-- OBJECTIVE --
From the top of the records below, return each line exactly, ending with the line that contains "looks along -Y.".

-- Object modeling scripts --
-------

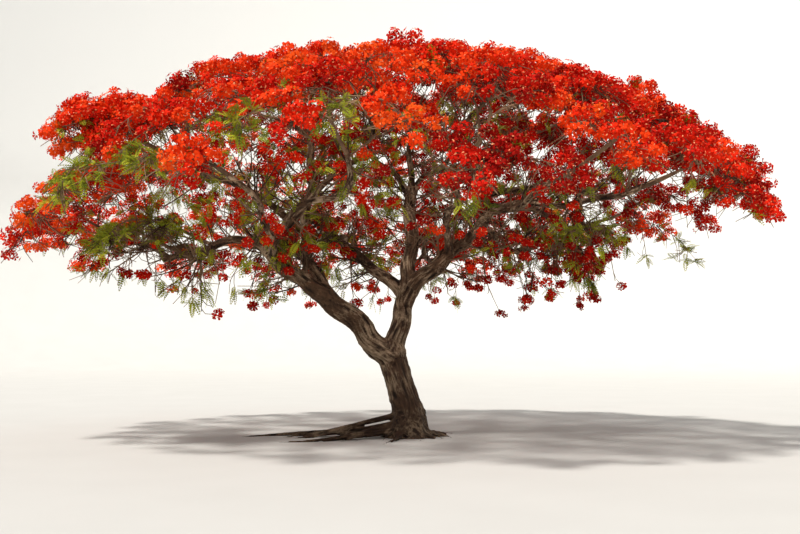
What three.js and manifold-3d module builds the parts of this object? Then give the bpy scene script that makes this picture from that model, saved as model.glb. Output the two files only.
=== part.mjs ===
// A flame tree in full bloom: a short leaning trunk with root ridges, two forked stems, long boughs,
// and a wide, flat-topped crown of blossom masses on seeded twigs.
// Millimetres. The trunk's flat cut lies on z = 0 and is centred on the origin. +X is the side of the
// long right-hand bough, +Y is away from the side the tree is usually seen from, and +Z is up.
import * as THREE from 'three';
import { mergeVertices } from 'three/addons/utils/BufferGeometryUtils.js';
import Module from 'manifold-3d';

const wasm = await Module();
wasm.setup();

// Crown: one flattened dome that every mass of blossom keeps under.
const CROWN_TOP = 6880;
const CROWN_DROP = 2900;
const CROWN_CURVE = 2.4;
const CROWN_REACH = { right: 6350, left: 6850, near: 6000, far: 6450 };
const CROWN_DEPTH = 1250;

// Trunk: its centre line, its girth, the flare of its root collar, the swelling on the left below the
// fork, the flutes down its sides, and the share of its height where it starts to close over.
const TRUNK_LINE = [[0, 0, 0], [35, 0, 400], [-90, 0, 820], [-205, 0, 1260], [-245, 0, 1620]];
const TRUNK_WAIST = 292;
const TRUNK_TIP = 218;
const FLARE = 150;
const FLARE_HEIGHT = 210;
const FORK_SWELL = 70;
const SWELL_FROM = 0.55;
const SWELL_FULL = 0.9;
const CROTCH = 0.8;
const CROTCH_CLOSING = 0.8;
const FLUTES = 5;
const FLUTE_DEPTH = 0.09;
const FLUTE_TWIST = 1.5;
const FLUTE_FADE = 0.83;
const TRUNK_SIDES = 14;
const TRUNK_STEPS = 9;

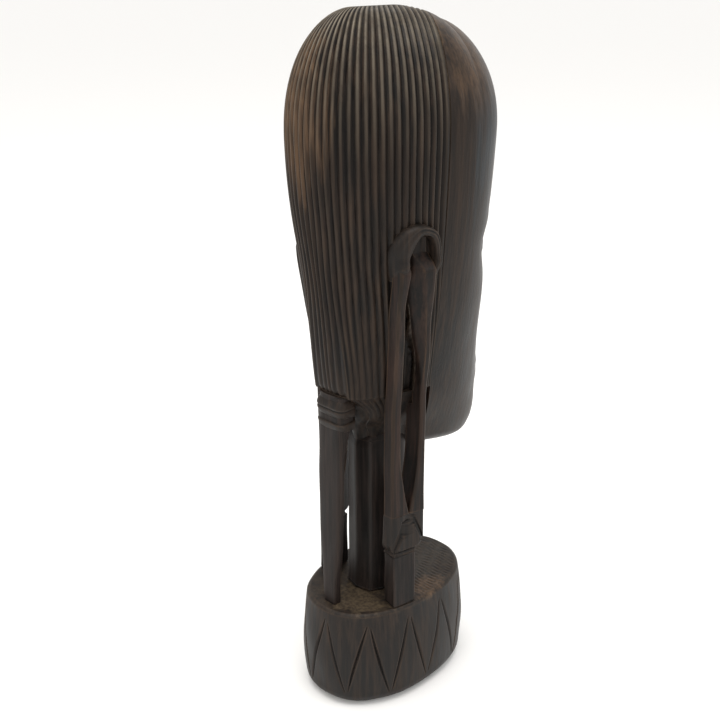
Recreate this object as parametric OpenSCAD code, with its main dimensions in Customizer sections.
// Carved head on a drum base: a tall head with ribbed hair, a tied tail of hair and
// stretched earlobes that all come down to the base. Millimetres, +Z up.
// The origin is the middle of the base's resting face. The face looks along -Y.

/* [Overall] */
// Height from the resting face to the crown
total_h = 300; // [270:5:360]
// Height of the head from the chin to the crown
head_h = 195; // [165:5:205]

/* [Base] */
// Height of the drum
base_h = 48; // [34:1:60]
// Width of the drum's top, ear to ear
base_w = 55; // [50:1:70]
// Length of the drum's top, front to back
base_l = 79; // [74:1:96]
// How far the drum's side swells past its top edge
base_bulge = 2.4; // [0.5:0.1:4]
// Radius of the rounded edge at the foot of the drum
base_round = 6; // [2:0.5:9]

/* [Head] */
// Greatest width of the head
head_w = 66; // [56:1:74]
// Reach of the back of the head behind the origin
head_back = 42; // [39:1:50]
// Reach of the forehead in front of the origin
head_front = 54; // [45:1:62]
// Width of the jaw at the mouth
jaw_w = 46; // [36:1:50]
// Width of the chin's underside
chin_w = 30; // [22:1:36]
// Reach of the nose past the face
nose_out = 8; // [5:0.5:11]

/* [Neck] */
// Width of the neck column
neck_w = 21; // [14:0.5:24]
// Length of the neck column, front to back
neck_l = 28; // [20:0.5:29]

/* [Tail of hair] */
// Width of the tail under the tie
tail_w = 15; // [12:0.5:18]
// Width of the tail where it stands on the drum
tail_foot_w = 7.5; // [6:0.5:12]
// Depth of the tail where it stands on the drum
tail_foot_l = 4.5; // [4:0.5:7]
// Height of the broad band of the tie
tie_h = 9; // [7:0.5:11]
// Height of the narrow band under it
tie_low_h = 4.5; // [3:0.5:6]
// How far the bands stand proud of the tail
tie_proud = 0.9; // [0.5:0.1:1.5]

/* [Ears and lobes] */
// Height of the ear above the tops of the strands
ear_h = 22; // [18:1:28]
// Length of the ear, front to back
ear_l = 22; // [19:0.5:25]
// How far the ear's rim stands off the head
ear_out = 3.2; // [2:0.1:5]
// How much the lobe turns with the side of the head: sideways travel for each mm back
lobe_lean = 0.2; // [0.1:0.02:0.3]
// Distance of the lobe's front edge behind the origin, at the ear
lobe_front_y = 5; // [2:0.5:7]
// How far the lobe comes forward between the ear and the tie
lobe_step = 3.3; // [0:0.1:4]
// Width of the lobe's front strand, front to back
front_strand_l = 2.9; // [2.3:0.1:4]
// Width of the slit between the strands
slit_l = 9.5; // [6:0.5:11]
// Width of the lobe's rear strand, front to back
rear_strand_l = 4.3; // [3:0.1:6]
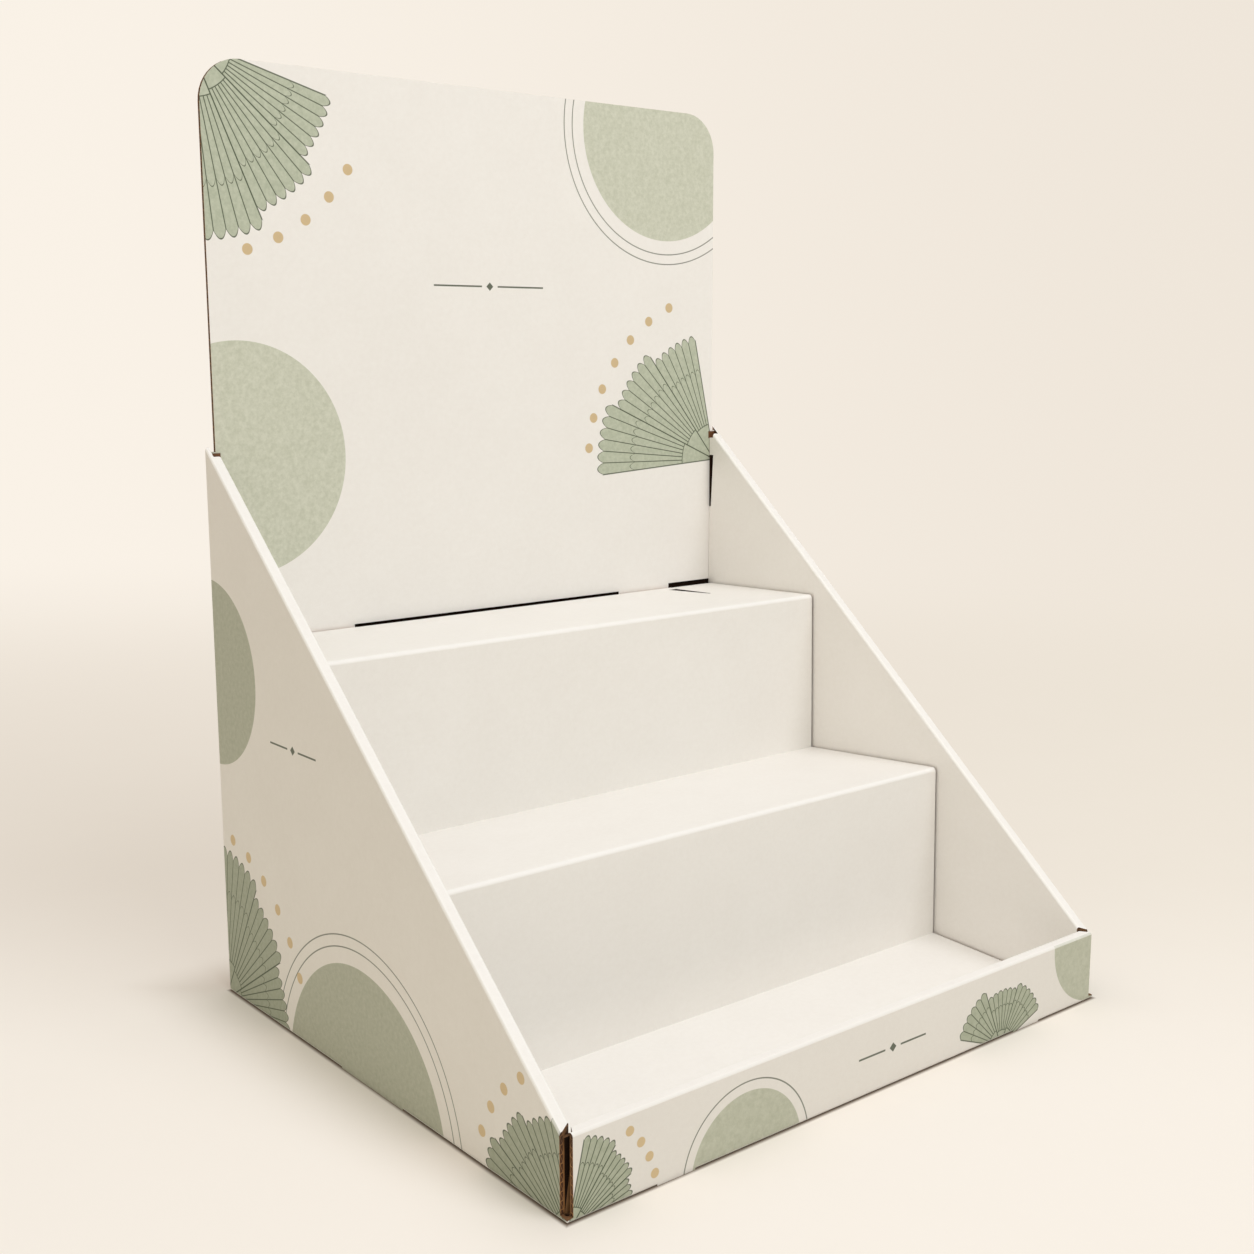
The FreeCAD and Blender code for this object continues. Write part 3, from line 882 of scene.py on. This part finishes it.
def makeFloor():
    bpy.ops.object.select_all(action="DESELECT")
    bpy.ops.mesh.primitive_circle_add(vertices=128, radius=studio["floorRadius"],
                                      fill_type="NGON", location=(0, 0, 0))
    floor = bpy.context.object
    floor.name = "studioFloor"
    material, shader, place = startMaterial("studioFloor")
    tree = place.tree
    x, y, _ = splitAxes(place)
    halfWidth, halfDepth = studio["halfStand"]
    outside = (abs(x) - halfWidth) | (abs(y) - halfDepth)
    grain = place.noise(0.02, 3.0).tint(studio["floor"], studio["floorGrain"])
    # painted shadow: a thin dark contact line in the floor's colour along the stand's footprint
    line = outside.below(studio["contactShadowLine"], 1.1) * 0.9
    plug(shader, "Base Color", line.tint(grain, studio["contact"]))
    shader.inputs["Roughness"].default_value = studio["floorRoughness"]
    # painted shade: bright floor glow in front, darker where a sweep would turn up, then the backdrop
    distance = (x * x + y * y).root() * mm
    direction = place.scaled(1 / (distance * perMetre + studio["sweepReach"]))
    _, behind = sweepAxes()
    depth = place.alongAxis(behind) * mm
    sweepShade = sweepColour(direction, "sweepShadeLeft", "sweepShadeRight")
    backdrop = sweepColour(direction, "backdropLeft", "backdropRight")
    colour = depth.ease(studio["sweepShadeStart"], studio["sweepShadeFull"]).tint(studio["frontGlow"], sweepShade)
    colour = depth.ease(studio["sweepShadeFull"], studio["backdropFull"]).tint(colour, backdrop)
    # the floor turns into that glow further out, and keeps the shadow near the stand
    contact = outside.ease(0.0, studio["contactReach"]) * studio["glowNear"]
    fade = distance.ease(studio["fadeStart"], studio["fadeEnd"]) * (1 - studio["glowNear"]) + contact
    glow = place.make("ShaderNodeEmission", None, {"Color": colour, "Strength": 1.0})
    lit = Wire(tree, shader.outputs[0])
    mixed = place.make("ShaderNodeMixShader", None, {0: fade * paleRays(tree), 1: lit, 2: glow})
    tree.links.new(mixed.socket, tree.nodes["Material Output"].inputs["Surface"])
    floor.data.materials.append(material)


def makeSky():
    world = bpy.data.worlds.new("studioSky")
    scene.world = world
    world.use_nodes = True
    tree = world.node_tree
    tree.nodes.clear()
    output = tree.nodes.new("ShaderNodeOutputWorld")
    rays = paleRays(tree)
    direction = Wire(tree, tree.nodes.new("ShaderNodeTexCoord").outputs["Generated"])
    colour = studio["skyLight"]
    for towards, glow in studio["skyGlows"]:
        facing = direction.alongAxis(tuple(Vector(towards).normalized()))
        facing = facing.maths("MAXIMUM", facing, 0.0)
        part = (facing * facing * facing).grey()
        colour = part.make("ShaderNodeVectorMath", {"operation": "MULTIPLY_ADD"},
                           {0: part, 1: glow, 2: colour})
    light = rays.make("ShaderNodeBackground", None, {"Color": colour, "Strength": 1.0})
    backdrop = sweepColour(direction, "backdropLeft", "backdropRight")
    seen = rays.make("ShaderNodeBackground", None, {"Color": backdrop, "Strength": 1.0})
    mixed = rays.make("ShaderNodeMixShader", None, {0: rays, 1: light, 2: seen})
    tree.links.new(mixed.socket, output.inputs["Surface"])


def makeSoftbox():
    data = bpy.data.lights.new("softbox", "AREA")
    data.shape = "DISK"
    data.size = softbox["size"]
    data.energy = softbox["watts"]
    data.color = softbox["colour"]
    light = bpy.data.objects.new("softbox", data)
    scene.collection.objects.link(light)
    light.location = softbox["at"]
    aim = Vector(softbox["aim"]) - Vector(softbox["at"])
    light.rotation_euler = aim.to_track_quat("-Z", "Y").to_euler()


makeFloor()
makeSky()
makeSoftbox()
scene.view_settings.view_transform = "Standard"
print("studio ready")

-------

-- REPLY TO THE TASK --
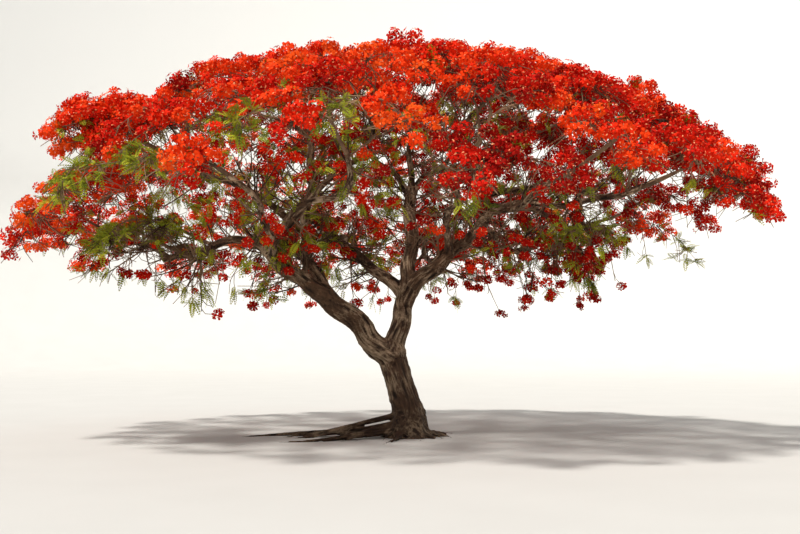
What three.js and manifold-3d module builds the parts of this object? Then give the bpy scene script that makes this picture from that model, saved as model.glb. Output the two files only.
=== part.mjs ===
// A flame tree in full bloom: a short leaning trunk with root ridges, two forked stems, long boughs,
// and a wide, flat-topped crown of blossom masses on seeded twigs.
// Millimetres. The trunk's flat cut lies on z = 0 and is centred on the origin. +X is the side of the
// long right-hand bough, +Y is away from the side the tree is usually seen from, and +Z is up.
import * as THREE from 'three';
import { mergeVertices } from 'three/addons/utils/BufferGeometryUtils.js';
import Module from 'manifold-3d';

const wasm = await Module();
wasm.setup();

// Crown: one flattened dome that every mass of blossom keeps under.
const CROWN_TOP = 6880;
const CROWN_DROP = 2900;
const CROWN_CURVE = 2.4;
const CROWN_REACH = { right: 6350, left: 6850, near: 6000, far: 6450 };
const CROWN_DEPTH = 1250;

// Trunk: its centre line, its girth, the flare of its root collar, the swelling on the left below the
// fork, the flutes down its sides, and the share of its height where it starts to close over.
const TRUNK_LINE = [[0, 0, 0], [35, 0, 400], [-90, 0, 820], [-205, 0, 1260], [-245, 0, 1620]];
const TRUNK_WAIST = 292;
const TRUNK_TIP = 218;
const FLARE = 150;
const FLARE_HEIGHT = 210;
const FORK_SWELL = 70;
const SWELL_FROM = 0.55;
const SWELL_FULL = 0.9;
const CROTCH = 0.8;
const CROTCH_CLOSING = 0.8;
const FLUTES = 5;
const FLUTE_DEPTH = 0.09;
const FLUTE_TWIST = 1.5;
const FLUTE_FADE = 0.83;
const TRUNK_SIDES = 14;
const TRUNK_STEPS = 9;

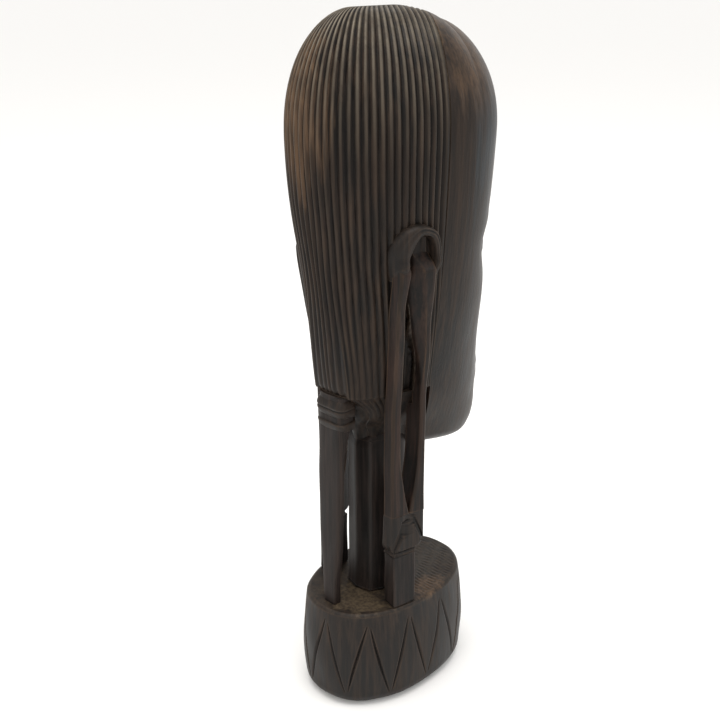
Recreate this object as parametric OpenSCAD code, with its main dimensions in Customizer sections.
// Carved head on a drum base: a tall head with ribbed hair, a tied tail of hair and
// stretched earlobes that all come down to the base. Millimetres, +Z up.
// The origin is the middle of the base's resting face. The face looks along -Y.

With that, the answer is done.